## The problem
Start at the line that has "base_housing();" and stop at the line that has "bpy.data.objects.remove(obj)". Print those lines and all lines between them exactly, and nothing more.

---+---

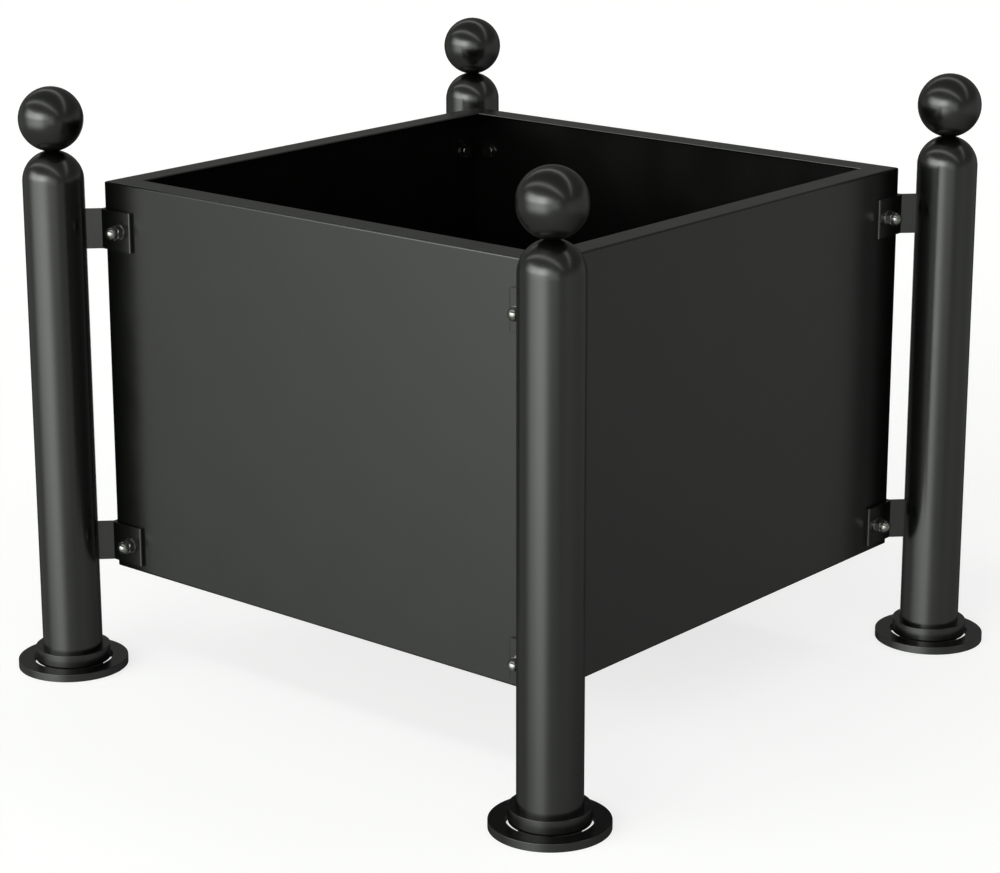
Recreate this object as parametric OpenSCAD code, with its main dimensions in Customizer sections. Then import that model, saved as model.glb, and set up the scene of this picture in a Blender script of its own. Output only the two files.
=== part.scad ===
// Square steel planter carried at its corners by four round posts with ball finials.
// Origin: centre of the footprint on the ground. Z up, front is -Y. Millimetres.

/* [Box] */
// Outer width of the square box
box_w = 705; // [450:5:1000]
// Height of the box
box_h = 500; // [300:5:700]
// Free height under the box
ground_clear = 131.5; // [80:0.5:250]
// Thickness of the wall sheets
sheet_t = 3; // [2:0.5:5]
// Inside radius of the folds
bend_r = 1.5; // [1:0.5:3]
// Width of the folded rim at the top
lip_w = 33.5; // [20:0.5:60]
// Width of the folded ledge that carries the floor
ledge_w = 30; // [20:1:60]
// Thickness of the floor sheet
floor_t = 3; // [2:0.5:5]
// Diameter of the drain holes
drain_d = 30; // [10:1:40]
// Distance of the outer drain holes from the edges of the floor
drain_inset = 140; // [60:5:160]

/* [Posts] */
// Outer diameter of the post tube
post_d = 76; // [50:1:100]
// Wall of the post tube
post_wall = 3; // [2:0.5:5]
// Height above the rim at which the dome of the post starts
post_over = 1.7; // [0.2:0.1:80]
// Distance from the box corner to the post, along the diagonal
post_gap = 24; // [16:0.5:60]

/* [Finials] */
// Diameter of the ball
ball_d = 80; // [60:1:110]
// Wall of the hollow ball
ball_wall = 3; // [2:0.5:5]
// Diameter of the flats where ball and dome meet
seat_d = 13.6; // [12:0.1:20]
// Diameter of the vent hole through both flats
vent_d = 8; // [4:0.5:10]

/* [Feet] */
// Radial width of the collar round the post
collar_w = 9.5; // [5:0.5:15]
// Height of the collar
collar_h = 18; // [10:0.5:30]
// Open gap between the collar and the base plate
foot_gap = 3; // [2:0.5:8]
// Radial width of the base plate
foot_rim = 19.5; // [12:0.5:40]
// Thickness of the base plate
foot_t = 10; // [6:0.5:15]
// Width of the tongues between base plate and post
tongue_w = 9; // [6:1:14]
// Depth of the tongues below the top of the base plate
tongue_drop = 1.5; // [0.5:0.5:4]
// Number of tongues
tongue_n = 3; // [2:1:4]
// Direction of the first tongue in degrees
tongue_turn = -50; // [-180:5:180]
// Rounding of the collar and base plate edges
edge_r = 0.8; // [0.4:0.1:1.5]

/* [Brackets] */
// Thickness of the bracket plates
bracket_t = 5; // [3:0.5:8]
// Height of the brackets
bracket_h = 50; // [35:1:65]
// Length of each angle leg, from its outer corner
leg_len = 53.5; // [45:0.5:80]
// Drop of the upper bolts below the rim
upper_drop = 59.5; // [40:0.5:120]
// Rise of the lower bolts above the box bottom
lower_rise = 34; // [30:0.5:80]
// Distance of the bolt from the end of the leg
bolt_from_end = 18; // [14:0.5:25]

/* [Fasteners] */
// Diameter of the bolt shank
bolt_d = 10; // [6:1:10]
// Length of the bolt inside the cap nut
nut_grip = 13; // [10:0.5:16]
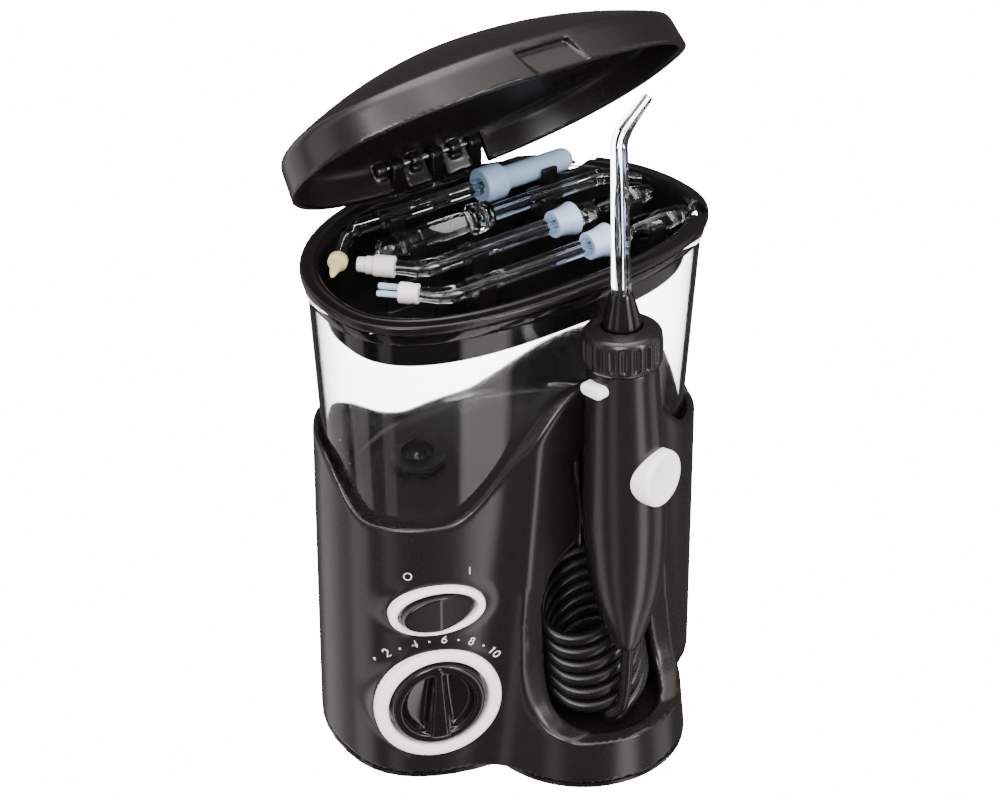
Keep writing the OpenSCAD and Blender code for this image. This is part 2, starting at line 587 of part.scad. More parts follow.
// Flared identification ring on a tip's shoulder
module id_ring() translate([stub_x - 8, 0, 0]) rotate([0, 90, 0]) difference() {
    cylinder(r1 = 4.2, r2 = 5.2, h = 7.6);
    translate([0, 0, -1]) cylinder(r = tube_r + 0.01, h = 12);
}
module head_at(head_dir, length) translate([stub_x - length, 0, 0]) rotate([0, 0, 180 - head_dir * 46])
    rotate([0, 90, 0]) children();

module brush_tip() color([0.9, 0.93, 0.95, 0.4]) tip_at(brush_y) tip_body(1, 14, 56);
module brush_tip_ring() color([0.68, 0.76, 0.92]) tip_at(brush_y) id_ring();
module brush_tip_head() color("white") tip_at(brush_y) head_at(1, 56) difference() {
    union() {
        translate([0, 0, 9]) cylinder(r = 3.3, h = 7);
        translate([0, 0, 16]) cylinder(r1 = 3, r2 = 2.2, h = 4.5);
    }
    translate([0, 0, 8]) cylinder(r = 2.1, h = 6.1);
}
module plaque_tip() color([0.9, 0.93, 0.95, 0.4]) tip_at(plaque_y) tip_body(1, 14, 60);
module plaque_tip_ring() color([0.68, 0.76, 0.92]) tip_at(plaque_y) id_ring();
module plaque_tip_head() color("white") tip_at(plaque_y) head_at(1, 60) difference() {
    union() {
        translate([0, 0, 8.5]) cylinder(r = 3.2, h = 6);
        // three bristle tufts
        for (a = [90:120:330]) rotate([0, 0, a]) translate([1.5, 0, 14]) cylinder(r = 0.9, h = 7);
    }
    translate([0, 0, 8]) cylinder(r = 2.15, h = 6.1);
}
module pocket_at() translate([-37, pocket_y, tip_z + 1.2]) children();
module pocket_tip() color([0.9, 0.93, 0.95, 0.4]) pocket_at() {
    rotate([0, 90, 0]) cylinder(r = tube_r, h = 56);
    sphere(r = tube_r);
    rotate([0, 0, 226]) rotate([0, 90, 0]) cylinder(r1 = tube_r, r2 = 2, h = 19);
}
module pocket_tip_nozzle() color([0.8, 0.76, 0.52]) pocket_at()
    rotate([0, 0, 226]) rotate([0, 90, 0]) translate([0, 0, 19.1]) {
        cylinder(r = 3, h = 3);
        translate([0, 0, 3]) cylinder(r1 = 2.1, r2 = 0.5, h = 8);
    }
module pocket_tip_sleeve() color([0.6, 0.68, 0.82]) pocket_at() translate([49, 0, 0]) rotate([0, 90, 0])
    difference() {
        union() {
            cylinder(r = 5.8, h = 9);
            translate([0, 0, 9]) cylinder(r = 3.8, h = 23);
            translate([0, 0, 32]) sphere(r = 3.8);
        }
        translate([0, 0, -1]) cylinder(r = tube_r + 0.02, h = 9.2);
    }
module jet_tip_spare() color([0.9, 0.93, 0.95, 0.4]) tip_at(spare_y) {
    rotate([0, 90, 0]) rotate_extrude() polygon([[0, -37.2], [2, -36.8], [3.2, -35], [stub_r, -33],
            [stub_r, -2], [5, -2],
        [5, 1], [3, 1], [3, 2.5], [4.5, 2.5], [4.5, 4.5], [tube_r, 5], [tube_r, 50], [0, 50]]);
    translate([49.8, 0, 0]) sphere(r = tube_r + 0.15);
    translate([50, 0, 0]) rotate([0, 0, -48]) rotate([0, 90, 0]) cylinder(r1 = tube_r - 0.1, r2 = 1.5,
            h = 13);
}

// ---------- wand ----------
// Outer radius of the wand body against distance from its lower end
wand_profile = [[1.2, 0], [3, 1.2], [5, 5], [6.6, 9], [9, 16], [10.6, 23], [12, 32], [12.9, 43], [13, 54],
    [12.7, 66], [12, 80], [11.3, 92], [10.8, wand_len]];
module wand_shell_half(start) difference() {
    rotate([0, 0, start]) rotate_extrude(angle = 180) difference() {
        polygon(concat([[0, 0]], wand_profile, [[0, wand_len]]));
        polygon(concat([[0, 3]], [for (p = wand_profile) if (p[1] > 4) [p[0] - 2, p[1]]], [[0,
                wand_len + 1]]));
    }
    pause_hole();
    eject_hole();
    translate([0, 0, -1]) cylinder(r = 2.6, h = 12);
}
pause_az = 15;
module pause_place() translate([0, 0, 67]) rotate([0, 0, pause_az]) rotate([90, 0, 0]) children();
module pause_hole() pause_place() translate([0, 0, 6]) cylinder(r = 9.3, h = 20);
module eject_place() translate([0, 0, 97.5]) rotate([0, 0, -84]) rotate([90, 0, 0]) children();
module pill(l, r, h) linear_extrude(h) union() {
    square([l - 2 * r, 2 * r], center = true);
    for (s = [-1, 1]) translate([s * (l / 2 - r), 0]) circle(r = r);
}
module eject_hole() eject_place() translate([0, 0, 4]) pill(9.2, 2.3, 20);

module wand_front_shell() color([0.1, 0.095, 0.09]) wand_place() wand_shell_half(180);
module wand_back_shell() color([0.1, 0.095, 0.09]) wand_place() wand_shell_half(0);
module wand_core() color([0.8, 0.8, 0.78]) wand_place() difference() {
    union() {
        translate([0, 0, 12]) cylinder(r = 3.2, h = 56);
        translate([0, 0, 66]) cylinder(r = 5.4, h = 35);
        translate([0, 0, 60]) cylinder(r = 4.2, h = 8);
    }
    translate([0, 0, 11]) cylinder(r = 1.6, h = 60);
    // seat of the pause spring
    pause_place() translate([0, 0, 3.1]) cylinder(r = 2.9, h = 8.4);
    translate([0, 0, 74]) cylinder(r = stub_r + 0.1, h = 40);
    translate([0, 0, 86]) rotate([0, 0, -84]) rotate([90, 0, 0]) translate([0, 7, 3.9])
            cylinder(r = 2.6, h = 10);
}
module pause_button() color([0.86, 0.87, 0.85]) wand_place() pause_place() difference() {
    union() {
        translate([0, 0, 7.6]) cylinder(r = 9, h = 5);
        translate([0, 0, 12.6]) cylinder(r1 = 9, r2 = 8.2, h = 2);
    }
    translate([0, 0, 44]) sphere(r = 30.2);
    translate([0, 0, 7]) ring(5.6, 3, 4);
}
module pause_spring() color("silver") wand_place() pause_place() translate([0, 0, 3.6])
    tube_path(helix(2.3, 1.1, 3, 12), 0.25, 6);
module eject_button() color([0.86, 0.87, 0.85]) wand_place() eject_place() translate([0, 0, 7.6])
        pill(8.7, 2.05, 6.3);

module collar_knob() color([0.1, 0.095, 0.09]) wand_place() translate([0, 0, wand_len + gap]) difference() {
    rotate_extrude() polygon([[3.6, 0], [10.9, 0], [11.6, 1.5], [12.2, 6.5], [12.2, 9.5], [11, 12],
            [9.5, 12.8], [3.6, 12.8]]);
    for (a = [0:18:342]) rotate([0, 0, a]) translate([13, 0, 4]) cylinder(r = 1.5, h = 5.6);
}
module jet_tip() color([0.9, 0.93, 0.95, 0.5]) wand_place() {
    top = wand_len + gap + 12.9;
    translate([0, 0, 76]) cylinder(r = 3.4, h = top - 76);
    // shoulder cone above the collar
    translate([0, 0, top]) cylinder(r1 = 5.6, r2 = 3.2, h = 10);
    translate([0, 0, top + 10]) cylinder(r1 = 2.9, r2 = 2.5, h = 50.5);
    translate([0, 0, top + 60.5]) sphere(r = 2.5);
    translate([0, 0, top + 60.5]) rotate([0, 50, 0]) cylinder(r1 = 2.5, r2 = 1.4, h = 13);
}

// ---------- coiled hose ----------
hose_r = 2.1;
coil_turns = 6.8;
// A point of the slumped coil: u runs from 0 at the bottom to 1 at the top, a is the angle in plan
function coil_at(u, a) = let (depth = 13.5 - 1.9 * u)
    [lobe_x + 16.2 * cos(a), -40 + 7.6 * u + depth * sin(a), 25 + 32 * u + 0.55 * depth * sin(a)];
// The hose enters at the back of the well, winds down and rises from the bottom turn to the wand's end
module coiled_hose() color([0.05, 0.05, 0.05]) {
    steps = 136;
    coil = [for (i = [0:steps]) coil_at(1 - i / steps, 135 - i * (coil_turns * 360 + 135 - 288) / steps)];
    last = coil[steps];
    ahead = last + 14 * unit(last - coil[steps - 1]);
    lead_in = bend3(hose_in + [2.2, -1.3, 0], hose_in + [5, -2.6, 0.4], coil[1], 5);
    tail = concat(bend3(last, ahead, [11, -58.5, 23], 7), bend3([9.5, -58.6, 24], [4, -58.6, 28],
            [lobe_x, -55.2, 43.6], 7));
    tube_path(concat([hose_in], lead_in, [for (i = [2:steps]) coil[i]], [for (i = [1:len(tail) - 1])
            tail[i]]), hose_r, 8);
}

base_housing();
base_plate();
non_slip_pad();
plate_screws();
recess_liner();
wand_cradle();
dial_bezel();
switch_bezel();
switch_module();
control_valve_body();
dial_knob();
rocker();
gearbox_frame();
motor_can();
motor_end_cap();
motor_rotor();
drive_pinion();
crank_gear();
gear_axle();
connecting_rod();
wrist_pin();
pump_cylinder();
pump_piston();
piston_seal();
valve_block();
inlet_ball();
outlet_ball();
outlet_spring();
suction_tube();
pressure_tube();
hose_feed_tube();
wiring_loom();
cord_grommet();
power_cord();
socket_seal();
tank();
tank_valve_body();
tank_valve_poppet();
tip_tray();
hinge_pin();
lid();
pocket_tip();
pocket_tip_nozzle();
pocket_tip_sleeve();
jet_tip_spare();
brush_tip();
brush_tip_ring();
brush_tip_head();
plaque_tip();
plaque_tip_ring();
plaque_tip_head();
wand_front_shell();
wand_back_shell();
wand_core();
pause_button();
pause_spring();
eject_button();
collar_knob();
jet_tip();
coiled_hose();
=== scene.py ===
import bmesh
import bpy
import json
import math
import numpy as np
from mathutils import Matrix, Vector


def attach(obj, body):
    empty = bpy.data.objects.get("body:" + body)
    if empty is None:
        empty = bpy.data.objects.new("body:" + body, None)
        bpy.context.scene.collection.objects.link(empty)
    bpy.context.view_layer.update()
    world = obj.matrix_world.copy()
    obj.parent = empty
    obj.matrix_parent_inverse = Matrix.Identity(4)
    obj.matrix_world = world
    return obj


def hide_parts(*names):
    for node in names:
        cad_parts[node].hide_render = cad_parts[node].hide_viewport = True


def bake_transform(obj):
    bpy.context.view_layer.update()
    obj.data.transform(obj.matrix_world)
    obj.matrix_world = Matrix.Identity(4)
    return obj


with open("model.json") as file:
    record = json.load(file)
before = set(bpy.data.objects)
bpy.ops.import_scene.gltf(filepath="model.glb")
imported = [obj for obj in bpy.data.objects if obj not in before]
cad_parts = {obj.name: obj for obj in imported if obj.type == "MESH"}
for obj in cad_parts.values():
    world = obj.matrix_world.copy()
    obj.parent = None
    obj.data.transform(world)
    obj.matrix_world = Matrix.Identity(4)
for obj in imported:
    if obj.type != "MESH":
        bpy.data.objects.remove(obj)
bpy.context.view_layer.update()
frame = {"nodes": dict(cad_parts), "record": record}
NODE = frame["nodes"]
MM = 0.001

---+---

## Written reply
base_housing();
base_plate();
non_slip_pad();
plate_screws();
recess_liner();
wand_cradle();
dial_bezel();
switch_bezel();
switch_module();
control_valve_body();
dial_knob();
rocker();
gearbox_frame();
motor_can();
motor_end_cap();
motor_rotor();
drive_pinion();
crank_gear();
gear_axle();
connecting_rod();
wrist_pin();
pump_cylinder();
pump_piston();
piston_seal();
valve_block();
inlet_ball();
outlet_ball();
outlet_spring();
suction_tube();
pressure_tube();
hose_feed_tube();
wiring_loom();
cord_grommet();
power_cord();
socket_seal();
tank();
tank_valve_body();
tank_valve_poppet();
tip_tray();
hinge_pin();
lid();
pocket_tip();
pocket_tip_nozzle();
pocket_tip_sleeve();
jet_tip_spare();
brush_tip();
brush_tip_ring();
brush_tip_head();
plaque_tip();
plaque_tip_ring();
plaque_tip_head();
wand_front_shell();
wand_back_shell();
wand_core();
pause_button();
pause_spring();
eject_button();
collar_knob();
jet_tip();
coiled_hose();
=== scene.py ===
import bmesh
import bpy
import json
import math
import numpy as np
from mathutils import Matrix, Vector


def attach(obj, body):
    empty = bpy.data.objects.get("body:" + body)
    if empty is None:
        empty = bpy.data.objects.new("body:" + body, None)
        bpy.context.scene.collection.objects.link(empty)
    bpy.context.view_layer.update()
    world = obj.matrix_world.copy()
    obj.parent = empty
    obj.matrix_parent_inverse = Matrix.Identity(4)
    obj.matrix_world = world
    return obj


def hide_parts(*names):
    for node in names:
        cad_parts[node].hide_render = cad_parts[node].hide_viewport = True


def bake_transform(obj):
    bpy.context.view_layer.update()
    obj.data.transform(obj.matrix_world)
    obj.matrix_world = Matrix.Identity(4)
    return obj


with open("model.json") as file:
    record = json.load(file)
before = set(bpy.data.objects)
bpy.ops.import_scene.gltf(filepath="model.glb")
imported = [obj for obj in bpy.data.objects if obj not in before]
cad_parts = {obj.name: obj for obj in imported if obj.type == "MESH"}
for obj in cad_parts.values():
    world = obj.matrix_world.copy()
    obj.parent = None
    obj.data.transform(world)
    obj.matrix_world = Matrix.Identity(4)
for obj in imported:
    if obj.type != "MESH":
        bpy.data.objects.remove(obj)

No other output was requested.